Topic: Must Read
We tend to romanticize old wars and old battles: Agincourt, Yorktown, Gettysburg. Another good example is the Battle of Britain (July-September 1940), rhetorically immortalized by Winston Churchill. “Never in the field of human conflict was so much owed by so many to so few,” he remarked in a speech to the House of Commons on 21 August 1940. He was referring to the pilots of RAF Fighter Command who, in their Spitfires and Hurricanes, were contesting control of the air over southeast England with Hitler’s mighty Luftwaffe. His words were greeted with prolonged applause that has echoed down to this day. In the high summer of 1940 the fate of Britain—indeed of the world—seemed to hinge on this air battle. Churchill’s "few"—a few hundred RAF fighter pilots, most of them in their twenties—thus entered history’s Valhalla.
If this is your impression of the Battle of Britain, it wouldn’t be a bad idea to read Derek Robinson’s Piece of Cake (1983; now available for the Kindle).

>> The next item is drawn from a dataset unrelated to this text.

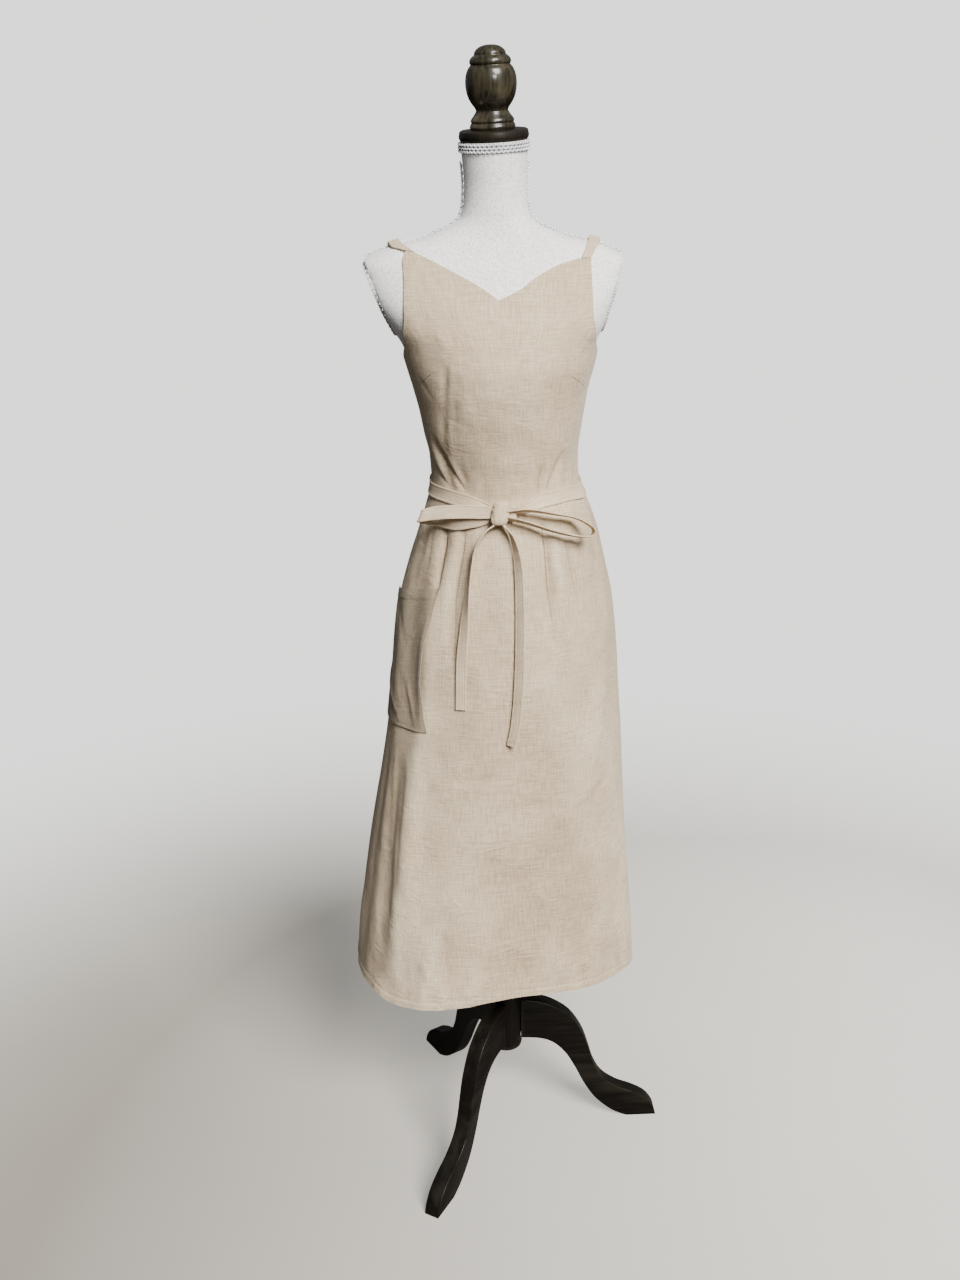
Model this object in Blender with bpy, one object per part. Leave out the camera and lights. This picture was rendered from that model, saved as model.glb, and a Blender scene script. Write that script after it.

Robinson’s novel chronicles the adventures of Hornet Squadron from the outbreak of war in September 1939 to the climax of the Battle of Britain. It’s not a very romantic story, and it’s not Hollywood-heroic. The pilots of Hornet Squadron find themselves pitted against the Luftwaffe with inadequate aircraft. (Their first Hurricane fighters have two-bladed wooden propellers and fabric-covered wings while lacking cockpit armor and self-sealing fuel tanks.) Moreover, the RAF’s rigid peacetime tactics prove disastrous against the well-trained Germans. After taking a pasting in France, the squadron returns to Britain for the great battle. By the time the book ends, only a few of the characters the reader has gotten to know along the way are still alive.
While taking nothing away from the brave young men who fought and died in the skies over England in the summer of 1940, Piece of Cake tells it like it is. War is hell, everybody's scared, the good die young and sometimes survival is merely a matter of luck. This one’s a must read.